On March 3, 2005, the Company confirmed its proprietary “3-D” Seismic Science with two exploratory successes at its Paradox Basin Exploration Project in Southeast Utah. The science, four years under development, has been confirmed by the completion of the Federal 1-31 and the Evelyn Chambers wells on the West Lisbon structure, 3 ½ miles southwest of the 155 million barrel oil equivalent Lisbon Field in the same Mississippian formation. Both wells tested in the range of 2 MMCFD in the formation analogous to the productive formation at Lisbon. The wells are awaiting pipeline contract and hook-up.
The Company owns 10.6% APO of this 700-acre structure and 10.6% of the surrounding 8,960 acres. Further additional seismic work in light of this successful discovery is anticipated on the structure.
The Company owns 42 ½ % of two other, “3-D” delineated, structures in the Paradox Basin Project. Additionally, the Company will have 42 ½ % of two other, tentatively identified, structures in the area.
In the fall of 2005 the Company plans additional “3-D” Seismic science work in the whole of the Paradox Basin Project area as well as a development drilling program in the West Lisbon structure. Also in the summer of 2005 the two delineated structures are anticipated to be explored.
In September 2000, the Company entered into a Credit Agreement with the Farmees. The Credit Agreement established an unsecured revolving line of credit for the Company in an aggregate principal amount of $110,000. Amounts borrowed under the Credit Agreement bear interest at the rate of 8 percent per annum. At September 30, 2002, the Company had a balance owing the Farmees of $122,000. The note was due and payable in full on September 28, 2001, and remains unpaid as of June 27, 2005.
Effective September 22, 2004, J. Samuel Butler, F. Robert Tiddens, and John Green resigned from the board of directors of the Company. None of Messrs. Butler's, Tiddens', or Green's resignations were a result of any disagreement with the Company or any matter relating to the Company's operations, policies, or procedures.

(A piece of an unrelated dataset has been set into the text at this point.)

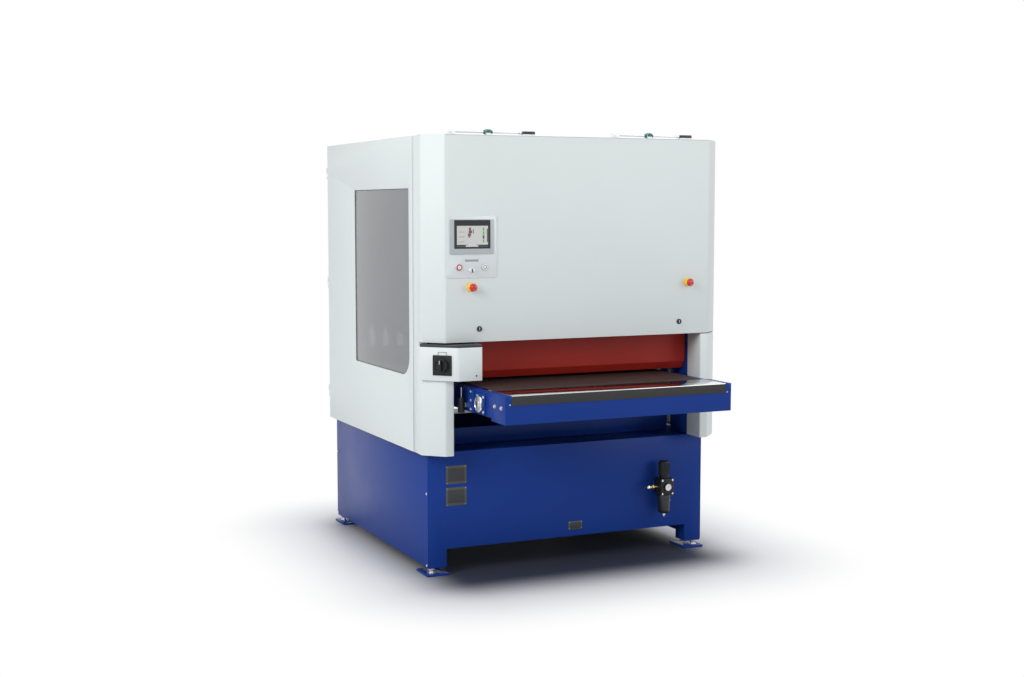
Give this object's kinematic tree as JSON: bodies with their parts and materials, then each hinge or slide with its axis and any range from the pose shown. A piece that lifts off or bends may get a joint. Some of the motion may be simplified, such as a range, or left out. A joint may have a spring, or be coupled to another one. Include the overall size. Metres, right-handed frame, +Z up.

6. RECENTLY ISSUED FINANCIAL ACCOUNTING STANDARDS:
In July 2001, the Financial Accounting Standards Board ("FASB") issued Statement of Financial Accounting Standards ("SFAS") No. 141, Business Combinations, and SFAS No. 142, Goodwill and Other Intangible Assets. SFAS No. 141 requires that the purchase method of accounting be used for all business combinations initiated after June 30, 2001. SFAS No. 141 also specifies criteria intangible assets acquired in a purchase method business combination must meet to be recognized and reported apart from goodwill, and establishes that any purchase price allocable to an assembled workforce may not be accounted for separately. SFAS No. 142 requires that goodwill and intangible assets with indefinite useful lives no longer be amortized, but instead tested for impairment at least annually in accordance with the provisions of SFAS No. 142. SFAS No. 142 also requires that intangible assets with definite useful lives be am ortized over their respective estimated useful lives to their estimated residual values, and reviewed for impairment in accordance with SFAS No. 121, Accounting for the Impairment of Long-Lived Assets and for Long-Lived Assets to Be Disposed Of. The Company does not expect to be affected by either SFAS Nos. 141 or 142.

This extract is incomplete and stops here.